Directions: Reproduce each line of the listing exactly.

○ ○ ○ ○ ○ ○ ○

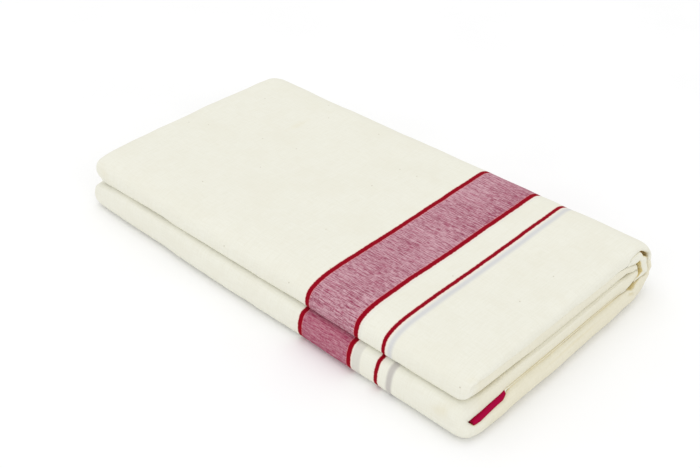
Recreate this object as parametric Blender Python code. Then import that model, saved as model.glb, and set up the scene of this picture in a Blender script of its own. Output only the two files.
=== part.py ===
"""A dhoti cloth folded into a long flat pad and lying on a table.

The pad is one uncut rectangle of cotton, folded in three across its width and
then over and over along its length. The last fold is in half, so the pad is a
horseshoe in section: an upper and a lower stack, joined round a spine at +Y,
with a thin gap between them that opens at the near side, -Y. The pad's long
side runs along X, and at both short ends the layers roll over and show as
rounded noses. Lengths in the tables are millimetres.
"""
import math

import bmesh
import bpy

MM = 0.001
PART_NAME = "folded_dhoti"

# Section of the pad, seen along X
SPINE_CENTRE_Y = 95.5
SPINE_CENTRE_Z = 25.1
SPINE_RADIUS = 25.1
GAP_HALF = 0.5
GAP_Z = 24.6
GAP_MOUTH_Y = -100.0

# near nose of the upper stack, from the gap's mouth up to the flat top
UPPER_NOSE = (
    # y, z
    (-104.5, 25.6),
    (-109.2, 27.0),
    (-112.1, 30.6),
    (-113.0, 35.4),
    (-111.4, 40.2),
    (-107.6, 43.8),
    (-101.6, 46.3),
    (-93.6, 47.8),
    (-82.0, 48.7),
)

# near nose of the lower stack, from the underside round to the gap's mouth
LOWER_NOSE = (
    # y, z
    (-108.0, 0.0),
    (-114.6, 1.0),
    (-118.8, 4.0),
    (-120.4, 8.8),
    (-120.1, 14.4),
    (-117.8, 18.8),
    (-113.4, 21.9),
    (-107.6, 23.4),
)

# flat top of the upper stack
TOP = (
    # y, z
    (-62.0, 49.2),
    (-30.0, 49.2),
    (2.0, 49.2),
    (34.0, 49.4),
    (66.0, 50.0),
)

NOSE_POINTS = 9
SPINE_POINTS = 13
CREASE_POINTS = 9
FLAT_POINTS = 6

# Slit between the rolled lips at each end: it follows the horseshoe
SLIT_NOSE_Y = -101.0
SLIT_UPPER_Z = 40.2
SLIT_LOWER_Z = 14.6
SLIT_HALF = 1.4
LENS_CENTRE_Y = -91.0
LENS_HALF_LENGTH = 24.0
LENS_EXTRA = 0.9
SPINE_SLIT_RADIUS = 15.4
SPINE_SLIT_OUT = 6.3
SPINE_SLIT_IN = 3.4
SPINE_SLIT_SQUARENESS = 4
SPINE_BLEND = 34.0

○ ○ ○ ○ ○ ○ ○

Completed exercise:
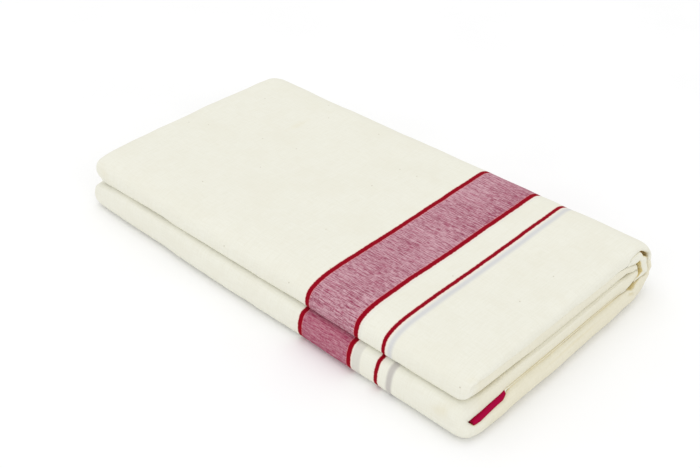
Recreate this object as parametric Blender Python code. Then import that model, saved as model.glb, and set up the scene of this picture in a Blender script of its own. Output only the two files.
=== part.py ===
"""A dhoti cloth folded into a long flat pad and lying on a table.

The pad is one uncut rectangle of cotton, folded in three across its width and
then over and over along its length. The last fold is in half, so the pad is a
horseshoe in section: an upper and a lower stack, joined round a spine at +Y,
with a thin gap between them that opens at the near side, -Y. The pad's long
side runs along X, and at both short ends the layers roll over and show as
rounded noses. Lengths in the tables are millimetres.
"""
import math

import bmesh
import bpy

MM = 0.001
PART_NAME = "folded_dhoti"

# Section of the pad, seen along X
SPINE_CENTRE_Y = 95.5
SPINE_CENTRE_Z = 25.1
SPINE_RADIUS = 25.1
GAP_HALF = 0.5
GAP_Z = 24.6
GAP_MOUTH_Y = -100.0

# near nose of the upper stack, from the gap's mouth up to the flat top
UPPER_NOSE = (
    # y, z
    (-104.5, 25.6),
    (-109.2, 27.0),
    (-112.1, 30.6),
    (-113.0, 35.4),
    (-111.4, 40.2),
    (-107.6, 43.8),
    (-101.6, 46.3),
    (-93.6, 47.8),
    (-82.0, 48.7),
)

# near nose of the lower stack, from the underside round to the gap's mouth
LOWER_NOSE = (
    # y, z
    (-108.0, 0.0),
    (-114.6, 1.0),
    (-118.8, 4.0),
    (-120.4, 8.8),
    (-120.1, 14.4),
    (-117.8, 18.8),
    (-113.4, 21.9),
    (-107.6, 23.4),
)

# flat top of the upper stack
TOP = (
    # y, z
    (-62.0, 49.2),
    (-30.0, 49.2),
    (2.0, 49.2),
    (34.0, 49.4),
    (66.0, 50.0),
)

NOSE_POINTS = 9
SPINE_POINTS = 13
CREASE_POINTS = 9
FLAT_POINTS = 6

# Slit between the rolled lips at each end: it follows the horseshoe
SLIT_NOSE_Y = -101.0
SLIT_UPPER_Z = 40.2
SLIT_LOWER_Z = 14.6
SLIT_HALF = 1.4
LENS_CENTRE_Y = -91.0
LENS_HALF_LENGTH = 24.0
LENS_EXTRA = 0.9
SPINE_SLIT_RADIUS = 15.4
SPINE_SLIT_OUT = 6.3
SPINE_SLIT_IN = 3.4
SPINE_SLIT_SQUARENESS = 4
SPINE_BLEND = 34.0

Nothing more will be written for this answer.